● PROVIDED MATERIAL:

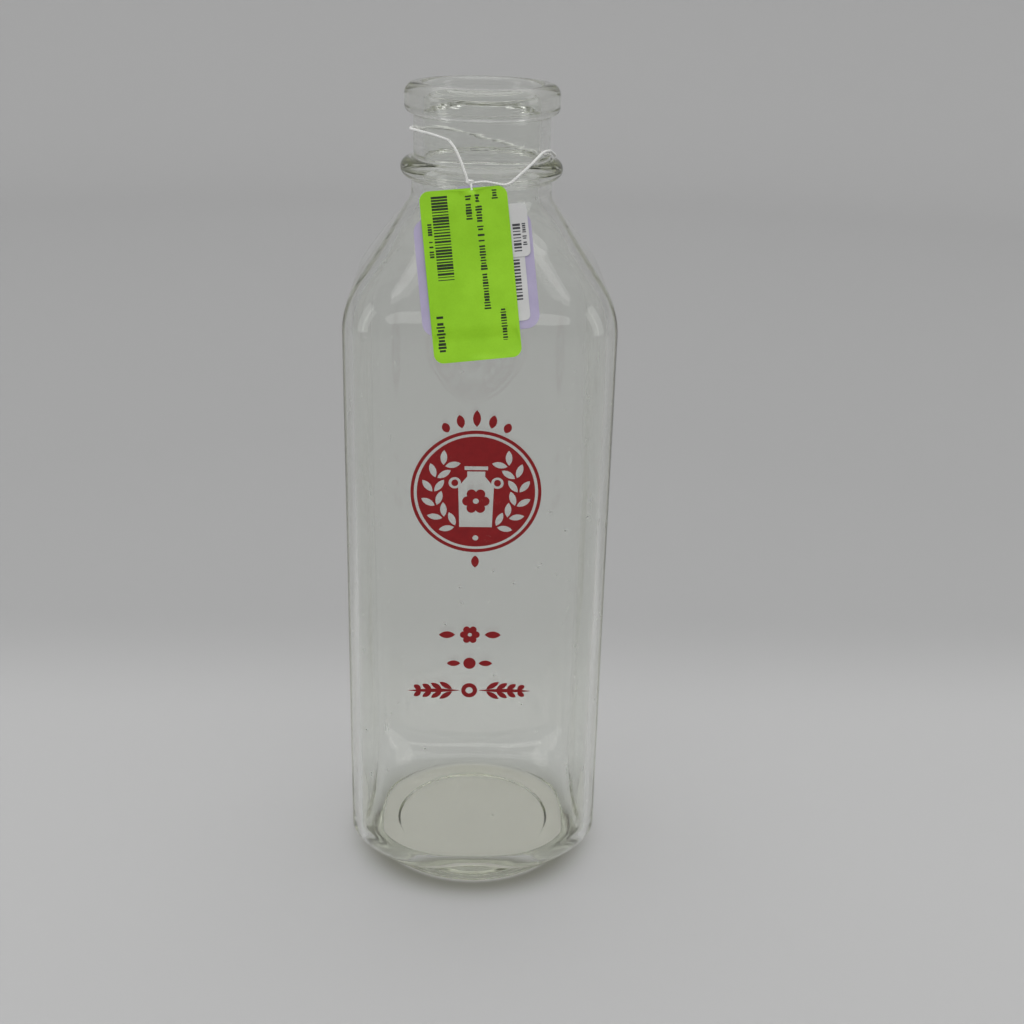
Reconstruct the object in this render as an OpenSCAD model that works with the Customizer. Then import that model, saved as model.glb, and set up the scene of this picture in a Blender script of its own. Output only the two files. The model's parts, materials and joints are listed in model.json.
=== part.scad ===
// Square glass milk bottle with a round neck, a fired enamel decoration on its front panel
// and a strung card tag with paper labels.
// Millimetres. The origin is the centre of the foot, +Z is up and the decorated panel faces -Y.

/* [Glass body] */
// Height of the bottle from the table to the rim
bottle_h = 262.5; // [250:0.5:290]
// Width of the square body, panel face to panel face
body_w = 82.8; // [80:0.2:90]
// Radius of the four upright corners
corner_r = 15.5; // [12:0.5:18]
// Thickness of the glass wall
wall_t = 3.2; // [2.6:0.1:3.8]

/* [Foot] */
// Diameter of the round foot
foot_d = 71; // [68:0.5:74]
// Radius of the edge round the foot
foot_edge_r = 1.8; // [1.2:0.1:2.4]
// Height of the heel at the middle of a panel
heel_h = 12; // [9:0.5:16]
// Height of the heel at a corner
corner_heel_h = 22; // [18:0.5:28]
// Thickness of the glass floor
floor_t = 8; // [6:0.5:11]
// Width of the flat part of the inner floor, which is a rounded square
floor_w = 63; // [56:0.5:65]
// Radius of the corners of that flat part
floor_corner_r = 22; // [16:0.5:26]
// Height of the inner heel above the floor at the middle of a panel
inner_heel_h = 9; // [7:0.5:12]
// Height of the inner heel above the floor at a corner
inner_corner_heel_h = 15; // [12:0.5:20]
// Diameter of the recess pressed into the underside
recess_d = 55; // [50:0.5:60]
// Depth of that recess
recess_h = 0.6; // [0.3:0.1:1.5]
// Width of the slope round that recess
recess_edge_w = 1.4; // [1:0.1:2.5]

/* [Shoulder] */
// Radius of the bend from a panel into the shoulder
shoulder_r = 24.4; // [20:0.2:28]
// Angle of the shoulder's slope from upright, in degrees
shoulder_angle = 35; // [32:0.5:38]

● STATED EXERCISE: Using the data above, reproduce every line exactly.

● EXERCISE ANSWER:
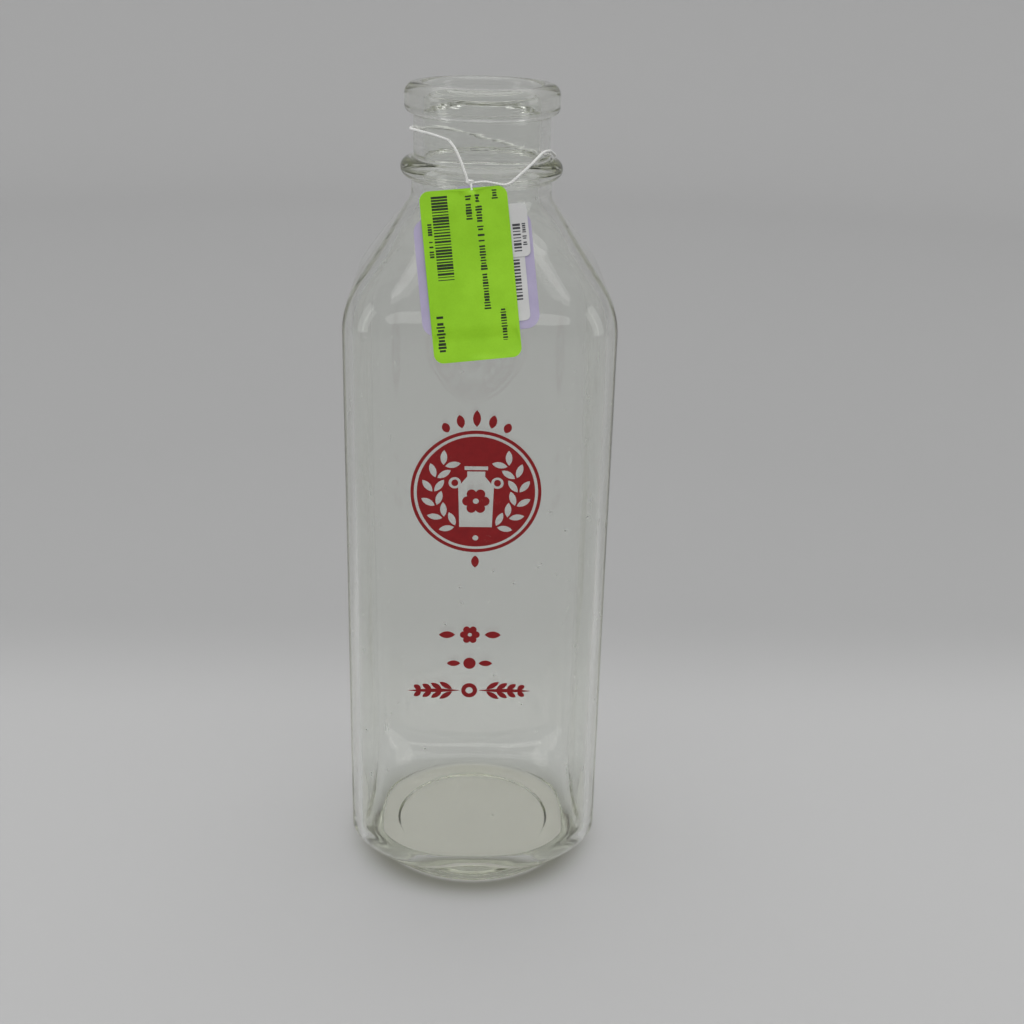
Reconstruct the object in this render as an OpenSCAD model that works with the Customizer. Then import that model, saved as model.glb, and set up the scene of this picture in a Blender script of its own. Output only the two files. The model's parts, materials and joints are listed in model.json.
=== part.scad ===
// Square glass milk bottle with a round neck, a fired enamel decoration on its front panel
// and a strung card tag with paper labels.
// Millimetres. The origin is the centre of the foot, +Z is up and the decorated panel faces -Y.

/* [Glass body] */
// Height of the bottle from the table to the rim
bottle_h = 262.5; // [250:0.5:290]
// Width of the square body, panel face to panel face
body_w = 82.8; // [80:0.2:90]
// Radius of the four upright corners
corner_r = 15.5; // [12:0.5:18]
// Thickness of the glass wall
wall_t = 3.2; // [2.6:0.1:3.8]

/* [Foot] */
// Diameter of the round foot
foot_d = 71; // [68:0.5:74]
// Radius of the edge round the foot
foot_edge_r = 1.8; // [1.2:0.1:2.4]
// Height of the heel at the middle of a panel
heel_h = 12; // [9:0.5:16]
// Height of the heel at a corner
corner_heel_h = 22; // [18:0.5:28]
// Thickness of the glass floor
floor_t = 8; // [6:0.5:11]
// Width of the flat part of the inner floor, which is a rounded square
floor_w = 63; // [56:0.5:65]
// Radius of the corners of that flat part
floor_corner_r = 22; // [16:0.5:26]
// Height of the inner heel above the floor at the middle of a panel
inner_heel_h = 9; // [7:0.5:12]
// Height of the inner heel above the floor at a corner
inner_corner_heel_h = 15; // [12:0.5:20]
// Diameter of the recess pressed into the underside
recess_d = 55; // [50:0.5:60]
// Depth of that recess
recess_h = 0.6; // [0.3:0.1:1.5]
// Width of the slope round that recess
recess_edge_w = 1.4; // [1:0.1:2.5]

/* [Shoulder] */
// Radius of the bend from a panel into the shoulder
shoulder_r = 24.4; // [20:0.2:28]
// Angle of the shoulder's slope from upright, in degrees
shoulder_angle = 35; // [32:0.5:38]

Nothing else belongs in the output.